Greater flexibility in capital structures means more opportunity, experts say

Private equity makes a comeback amid recovery
CEOs and CFOs can take advantage of shifting capital structures, say Bain and Co. executives.

Capital structures are getting more flexible, say three executives from Bain and Co.

Alternative investment models are emerging as activist investors have seen success with applying shorter-term pressure to the chief executive officer agenda at publicly traded companies, wrote James Allen, co-leader of Bain’s strategy practice; James Root, co-leader of the firm’s organization practice for Asia-Pacific; and Andrew Schwedel, head of the Macro Trends Group, in a CFO article Monday.

“Traditional equity and debt raising will continue to be vital to corporate growth, but capital structures are becoming more flexible,” they wrote. “That offers the potential to align investors more closely with a firm’s strategy, time horizons, and specific investment projects.
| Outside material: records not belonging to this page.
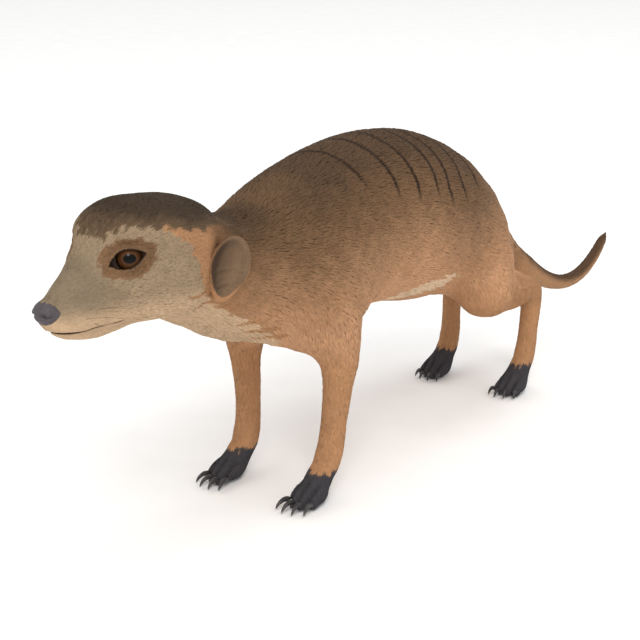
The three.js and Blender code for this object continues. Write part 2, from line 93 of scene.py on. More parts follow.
def make_camera():
    data = bpy.data.cameras.new("camera")
    data.lens = FOCAL_LENGTH
    data.sensor_width = SENSOR_WIDTH
    data.clip_start = 0.01
    camera = bpy.data.objects.new("camera", data)
    aim = middle_of(CAD_BOX) + AIM
    back = Vector((
        math.sin(AZIMUTH) * math.cos(ELEVATION),
        -math.cos(AZIMUTH) * math.cos(ELEVATION),
        math.sin(ELEVATION),
    ))
    look(camera, aim + back * DISTANCE, aim)
    bpy.context.scene.camera = camera


def make_studio():
    for name, place, width, power, colour in LIGHTS:
        data = bpy.data.lights.new(name, "AREA")
        data.shape = "DISK"
        data.size = width
        data.energy = power
        data.color = colour
        look(bpy.data.objects.new(name, data), place, middle_of(CAD_BOX))
    world = bpy.data.worlds.new("studio")
    world.use_nodes = True
    background = world.node_tree.nodes["Background"]
    background.inputs["Color"].default_value = (1, 1, 1, 1)
    background.inputs["Strength"].default_value = ROOM_LIGHT
    bpy.context.scene.world = world
    bpy.context.scene.view_settings.view_transform = "Standard"
    make_floor()


def make_floor():
    bpy.ops.mesh.primitive_circle_add(vertices=96, radius=FLOOR_RADIUS, fill_type="NGON")
    floor = bpy.context.object
    floor.name = "floor"
    shades = [(0.3, (0.90, 0.90, 0.89)), (0.7, (0.93, 0.93, 0.92))]
    floor.data.materials.append(grained("floor_paint", 0.85, 0.1, (40, 3), shades)[0])
    floor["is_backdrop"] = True


# ---- Shader helpers ----


def new_material(name, roughness=0.6, specular=0.3):
    material = bpy.data.materials.new(name)
    material.use_nodes = True
    tree = material.node_tree
    shader = tree.nodes["Principled BSDF"]
    shader.inputs["Roughness"].default_value = roughness
    shader.inputs["Specular IOR Level"].default_value = specular
    return material, tree, shader


def grained(name, roughness, specular, grain, shades):
    """A material whose colour wanders between a few shades."""
    material, tree, shader = new_material(name, roughness, specular)
    tone = colour_ramp(tree, noise(tree, *grain), shades)
    tree.links.new(tone, shader.inputs["Base Color"])
    return material, tree, shader


def node(tree, kind, links=(), **settings):
    made = tree.nodes.new(kind)
    for key, value in settings.items():
        setattr(made, key, value)
    for slot, value in dict(links).items():
        if isinstance(value, bpy.types.NodeSocket):
            tree.links.new(value, made.inputs[slot])
        else:
            made.inputs[slot].default_value = value
    return made


def position(tree):
    return node(tree, "ShaderNodeTexCoord").outputs["Object"]


def noise(tree, scale, detail=2.0, vector=None, rough=0.5):
    links = {"Scale": scale, "Detail": detail, "Roughness": rough, "Vector": vector or position(tree)}
    return node(tree, "ShaderNodeTexNoise", links).outputs["Fac"]


def colour_ramp(tree, factor, stops):
    """Colours, or single numbers for greys, at their places along the factor."""
    made = node(tree, "ShaderNodeValToRGB", {"Fac": factor})
    ramp = made.color_ramp
    while len(ramp.elements) < len(stops):
        ramp.elements.new(0.5)
    for element, (place, colour) in zip(ramp.elements, stops):
        element.position = place
        element.color = (*(np.ones(3) * colour), 1)
    return made.outputs["Color"]


def mix(tree, factor, a, b, blend="MIX"):
    links = {0: factor, 6: a, 7: b}
    return node(tree, "ShaderNodeMix", links, data_type="RGBA", blend_type=blend).outputs[2]


def math_node(tree, operation, a, b=0.0, c=0.0, clamp=False):
    links = {0: a, 1: b, 2: c}
    return node(tree, "ShaderNodeMath", links, operation=operation, use_clamp=clamp).outputs[0]


def attribute(tree, name, kind="Vector"):
    return node(tree, "ShaderNodeAttribute", attribute_name=name).outputs[kind]


def parts_of(tree, vector):
    return node(tree, "ShaderNodeSeparateXYZ", {0: vector}).outputs


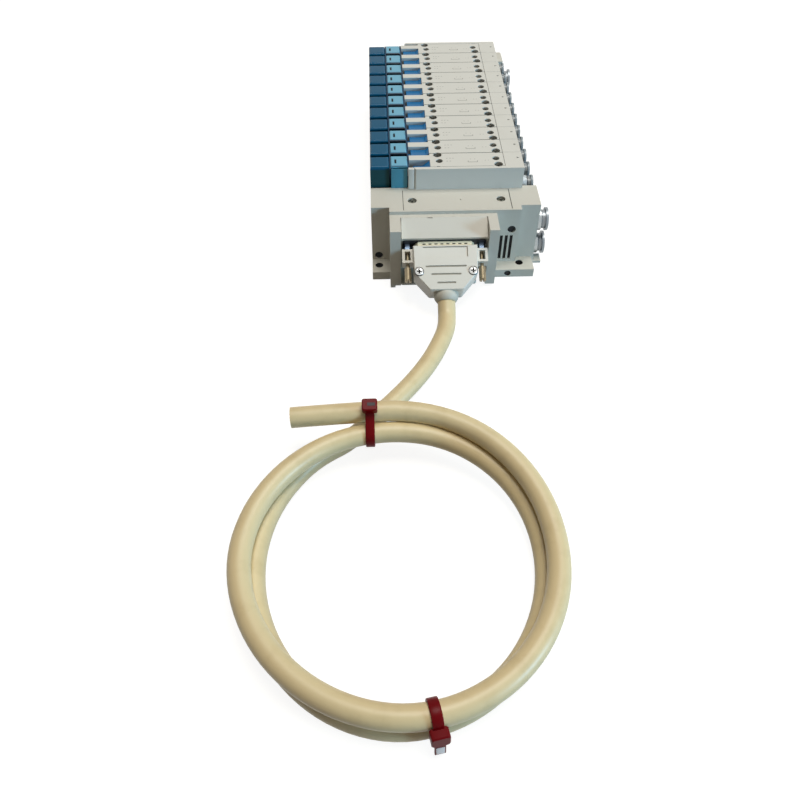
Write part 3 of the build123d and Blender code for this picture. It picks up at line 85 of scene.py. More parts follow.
def make_material(name, colour, roughness, metallic=0.0, ior=1.5, bands=(), smudge=None, grain=None):
    """A Principled finish. Each of bands = (axis, low, high, period, colour) paints what lies between two
    planes, in mm, again at every period if there is one. smudge = (size in mm, strength, colour) lays soft
    spots under them. grain = (size, height in mm) roughens it."""
    material = bpy.data.materials.new(name)
    material.use_nodes = True
    tree = material.node_tree
    shader = tree.nodes["Principled BSDF"]
    shader.inputs["Roughness"].default_value = roughness
    shader.inputs["Metallic"].default_value = metallic
    if not metallic:
        shader.inputs["IOR"].default_value = ior
    shader.inputs["Base Color"].default_value = (*colour, 1.0)
    if not (bands or smudge or grain):
        return material
    place = add_node(tree, "ShaderNodeTexCoord").outputs["Object"]
    paint = None

    def lay(share, tint):
        """Lay a tint over the paint by its share."""
        settings = {"data_type": "RGBA", 6: (*colour, 1.0), 7: (*tint, 1.0)}
        mix = add_node(tree, "ShaderNodeMix", settings, {0: share})
        if paint:
            tree.links.new(paint, mix.inputs[6])
        return mix.outputs[2]

    if smudge:
        size, strength, tint = smudge
        noise = {"Scale": 1 / (size * MM), "Detail": 3.0}
        spots = add_node(tree, "ShaderNodeTexNoise", noise, {"Vector": place})
        levels = {"From Min": 0.48, "From Max": 0.78, "To Min": 0.0, "To Max": strength}
        share = add_node(tree, "ShaderNodeMapRange", levels, {0: spots.outputs[0]})
        paint = lay(share.outputs[0], tint)
    if bands:
        split = add_node(tree, "ShaderNodeSeparateXYZ", links={0: place})
    for axis, low, high, period, tint in bands:
        shift = {"operation": "SUBTRACT", 1: low * MM}
        start = add_node(tree, "ShaderNodeMath", shift, {0: split.outputs[axis]})
        if period:
            again = {"operation": "FLOORED_MODULO", 1: period * MM}
            start = add_node(tree, "ShaderNodeMath", again, {0: start.outputs[0]})
        half = (high - low) / 2 * MM
        within = {"operation": "COMPARE", 1: half, 2: half}
        inside = add_node(tree, "ShaderNodeMath", within, {0: start.outputs[0]})
        paint = lay(inside.outputs[0], tint)
    if paint:
        tree.links.new(paint, shader.inputs["Base Color"])
    if grain:
        size, height = grain
        noise = {"Scale": 1 / (size * MM), "Detail": 2.0}
        rough = add_node(tree, "ShaderNodeTexNoise", noise, {"Vector": place})
        bump = add_node(tree, "ShaderNodeBump", {"Strength": 1.0, "Distance": height * MM},
                        {"Height": rough.outputs[0]})
        tree.links.new(bump.outputs[0], shader.inputs["Normal"])
    return material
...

That trend will bring its own set of pressures; the emer­gence of these new vehicles will offer new potential for activists to target specific pieces of firms, which will increase the sophistication required of a company’s investor relations strategy.”

The experiments are responding to stagnation at 12.5% of the average hurdle rate, or the minimum rate of return on a project or investment that a manager or investor requires, and declines in capital expenditures and research and development budgets alongside increases in share buybacks and dividends.

“Many CFOs abhor this dynamic,” the authors wrote. “They, their [chief executive officers], and their board members have voiced increasing dissatisfaction, and many institutional investors such as Vanguard, BlackRock, and Warren Buffett have urged greater long-term focus and reinvestment.”

Private equity firms, which aren’t subject to short-term pressure, have lengthened their investment horizon from four and a half years in 2006 to six years in 2016, and other firms such as Blackstone and the Carlyle Group have started funds with even longer periods, according to the article. Additionally, scale startups are staying private longer or going from venture to private equity ownership.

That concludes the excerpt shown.